Dr Jane Malcolm-Davies is Associate Professor of Textile Analysis at the University of Copenhagen in the interdisciplinary parchment project Beasts2Craft. She leads ‘Knitting in Early Modern Europe’, an initiative begun during her Marie Skłodowska Curie Fellowship at the Centre for Textile Research. She has been a postdoctoral researcher at Southampton University, the University of the Highlands & Islands and Aalto University in Finland, and a guest researcher at Uppsala University in Sweden. She is co-director of The Tudor Tailor, a team of researchers who publish resources aiming to promote the accurate reconstruction of historic dress. She has run innovative projects in cultural heritage management for the Historic Royal Palaces and Buckingham Palace, including costumed interpretation at Hampton Court Palace for 12 years. Her first degree was in journalism. She has postgraduate diplomas in heritage interpretation and law, and for her doctoral research she investigated the educational benefits of costumed interpretation.

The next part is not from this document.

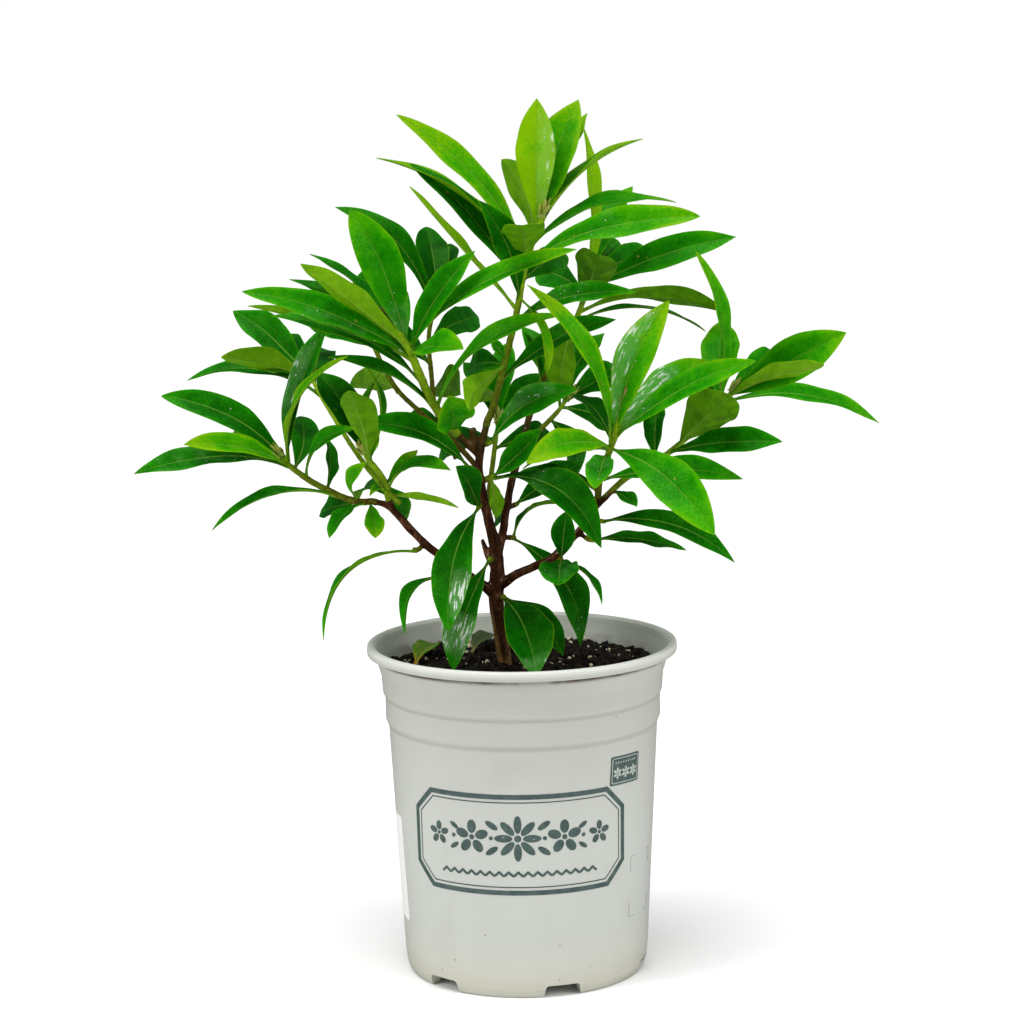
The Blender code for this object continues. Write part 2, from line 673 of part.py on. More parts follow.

MEDATS Study Groups: the Beauchamp Weeper Hat Project
Challe Hudson, Jane Holland, Jane West, Independent Scholars
Many people now embrace remote work and meeting via video, enabling new interdisciplinary research collaborations. In 2021 MEDATS members formed a group to delve into the evolution of 15th century women’s headgear. This work informed and enhanced a garment reconstruction project by group members Jane Holland and Jane West initiated due to interest in wearing a reconstruction of the circa 1450 hat depicted on the figure of Anne Beauchamp, a weeper on the tomb of Richard Beauchamp in St Mary’s, Warwick. They tackled the question of how to turn flexible, two-dimensional fabrics into a structured, three-dimensional hat. The creators will discuss the fabrication and learning process, show prototypes created, and model the finished result. Members of the research group will be available to answer questions about launching your own MEDATS Study Group.